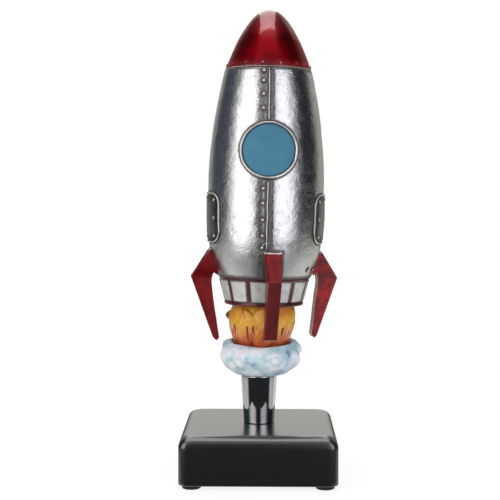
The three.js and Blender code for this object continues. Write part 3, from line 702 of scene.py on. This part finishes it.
def lick_relief(licks, angle, z):
    """How high the topmost lick stands at a place, and how near the place is to a crease."""
    height, crease = 0.0, 0.0
    for lick_angle, low, high, half, lean in licks:
        t = (z - low) / (high - low)
        if not 0 <= t <= 1:
            continue
        width = half * sin(pi * min(1, 0.12 + 0.88 * t)) ** 0.75 + 0.5
        offset = abs(turn_between(angle, lick_angle + lean * t))
        if offset < width:
            bulge = (1 - (offset / width) ** 2) ** 0.5 * (0.55 + 0.45 * t)
            if bulge > height:
                height = bulge
                crease = max(0, offset / width - 0.82) / 0.18
        elif offset < width + 4:
            crease = max(crease, 1 - (offset - width) / 4)
    return height, crease


def flame(material):
    """Licks that overlap upwards: long leaf-shaped swells with sharp creases between them."""
    outline = smooth_outline(FLAME_OUTLINE, 14)
    steps = 300
    cuts, licks = flame_cuts(), flame_licks()
    points, heats, creases, slits = [], [], [], []
    for radius, z in outline:
        # The relief dies out towards the flame's hidden ends.
        end = min(1, (z - 66) / 2.5, max(0, (FLAME["top"] - z) / 2))
        for angle in (360 * j / steps for j in range(steps)):
            height, crease = lick_relief(licks, angle, z)
            slit = cut_depth(cuts, radius, angle, z)
            stray = max(0.0, 1 - ((angle - STRAY_LICK["angle"]) / STRAY_LICK["half_angle"]) ** 2
                        - ((z - STRAY_LICK["z"]) / STRAY_LICK["half_height"]) ** 2)
            lift = 1.9 * height - 1.2 - 0.2 * crease - 0.7 * slit + 2.2 * stray
            lift += 0.4 * wobble(*around(radius, angle, z), 5)
            out = around(radius + lift * end, angle, z)
            points.append((out.x + cloud_shift(z), out.y, z))
            heats.append(height)
            creases.append(crease * end)
            slits.append(min(1.0, 1.3 * slit * end + 0.8 * stray))
    shape = Shape()
    faces = grid_faces(len(outline), steps, join_columns=True)
    shape.add(points, faces, lick=heats, crease=creases, slit=slits)
    shape.cap(0, steps, flip=True)
    shape.cap(len(points) - steps, steps)
    shape.piece("flame_licks", "flame", material, UPRIGHT)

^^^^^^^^

- CHALLENGE
Would you give the material above again, complete and exact?

- EXPECTED ANSWER
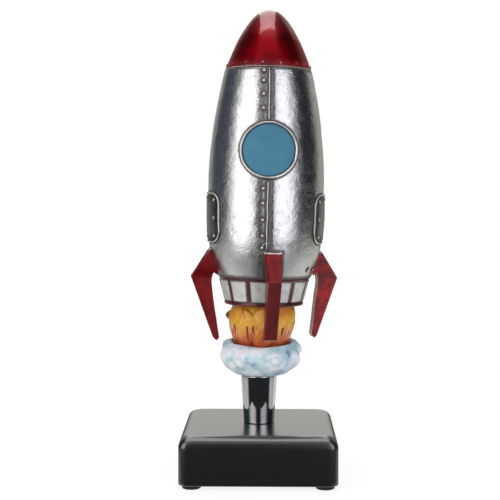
The three.js and Blender code for this object continues. Write part 3, from line 702 of scene.py on. This part finishes it.
def lick_relief(licks, angle, z):
    """How high the topmost lick stands at a place, and how near the place is to a crease."""
    height, crease = 0.0, 0.0
    for lick_angle, low, high, half, lean in licks:
        t = (z - low) / (high - low)
        if not 0 <= t <= 1:
            continue
        width = half * sin(pi * min(1, 0.12 + 0.88 * t)) ** 0.75 + 0.5
        offset = abs(turn_between(angle, lick_angle + lean * t))
        if offset < width:
            bulge = (1 - (offset / width) ** 2) ** 0.5 * (0.55 + 0.45 * t)
            if bulge > height:
                height = bulge
                crease = max(0, offset / width - 0.82) / 0.18
        elif offset < width + 4:
            crease = max(crease, 1 - (offset - width) / 4)
    return height, crease


def flame(material):
    """Licks that overlap upwards: long leaf-shaped swells with sharp creases between them."""
    outline = smooth_outline(FLAME_OUTLINE, 14)
    steps = 300
    cuts, licks = flame_cuts(), flame_licks()
    points, heats, creases, slits = [], [], [], []
    for radius, z in outline:
        # The relief dies out towards the flame's hidden ends.
        end = min(1, (z - 66) / 2.5, max(0, (FLAME["top"] - z) / 2))
        for angle in (360 * j / steps for j in range(steps)):
            height, crease = lick_relief(licks, angle, z)
            slit = cut_depth(cuts, radius, angle, z)
            stray = max(0.0, 1 - ((angle - STRAY_LICK["angle"]) / STRAY_LICK["half_angle"]) ** 2
                        - ((z - STRAY_LICK["z"]) / STRAY_LICK["half_height"]) ** 2)
            lift = 1.9 * height - 1.2 - 0.2 * crease - 0.7 * slit + 2.2 * stray
            lift += 0.4 * wobble(*around(radius, angle, z), 5)
            out = around(radius + lift * end, angle, z)
            points.append((out.x + cloud_shift(z), out.y, z))
            heats.append(height)
            creases.append(crease * end)
            slits.append(min(1.0, 1.3 * slit * end + 0.8 * stray))
    shape = Shape()
    faces = grid_faces(len(outline), steps, join_columns=True)
    shape.add(points, faces, lick=heats, crease=creases, slit=slits)
    shape.cap(0, steps, flip=True)
    shape.cap(len(points) - steps, steps)
    shape.piece("flame_licks", "flame", material, UPRIGHT)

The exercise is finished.